* [Dataset content]

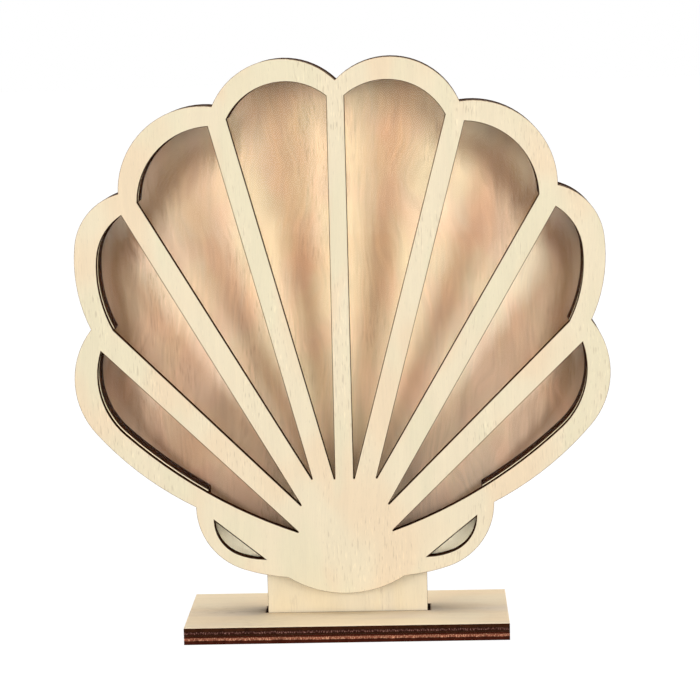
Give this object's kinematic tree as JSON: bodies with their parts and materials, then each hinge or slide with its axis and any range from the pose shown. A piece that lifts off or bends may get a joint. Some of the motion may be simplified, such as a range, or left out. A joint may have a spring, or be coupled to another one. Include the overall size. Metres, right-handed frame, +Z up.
{
  "type": "seashell display case",
  "caption": "Flat fan-shaped display case of layered plywood with a clear pane behind its ribbed windows, standing by its neck in a slotted base.",
  "frame": {"origin": "under the middle of the base, on the surface it stands on", "axes": "+Z up, the windows face -Y, +X to the right seen from the front"},
  "size_m": [0.1852, 0.05, 0.2],
  "materials": {
    "plywood": "bare birch plywood, laser-cut edges",
    "clear_pane": "clear acrylic",
    "magnets": "nickel plated"
  },
  "bodies": {
    "stand": {"base_bottom_sheet": "plywood", "base_top_sheet": "plywood"},
    "case": {"front_panel": "plywood", "clear_pane": "clear_pane", "spacer_front": "plywood", "spacer_middle": "plywood", "spacer_rear": "plywood", "case_magnets": "magnets"},
    "back": {"back_panel": "plywood", "back_magnets": "magnets"}
  },
  "joints": [
    {"name": "lift_out", "type": "slide", "parent": "stand", "child": "case", "axis": [0, 0, 1], "range_m": [0, 0.02]},
    {"name": "back_pull", "type": "slide", "parent": "case", "child": "back", "axis": [0, 1, 0], "range_m": [0, 0.03]}
  ]
}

* [Stated task] Select every line above that contains the word "bodies", and copy it.

* [Exercise response]
Give this object's kinematic tree as JSON: bodies with their parts and materials, then each hinge or slide with its axis and any range from the pose shown. A piece that lifts off or bends may get a joint. Some of the motion may be simplified, such as a range, or left out. A joint may have a spring, or be coupled to another one. Include the overall size. Metres, right-handed frame, +Z up.
  "bodies": {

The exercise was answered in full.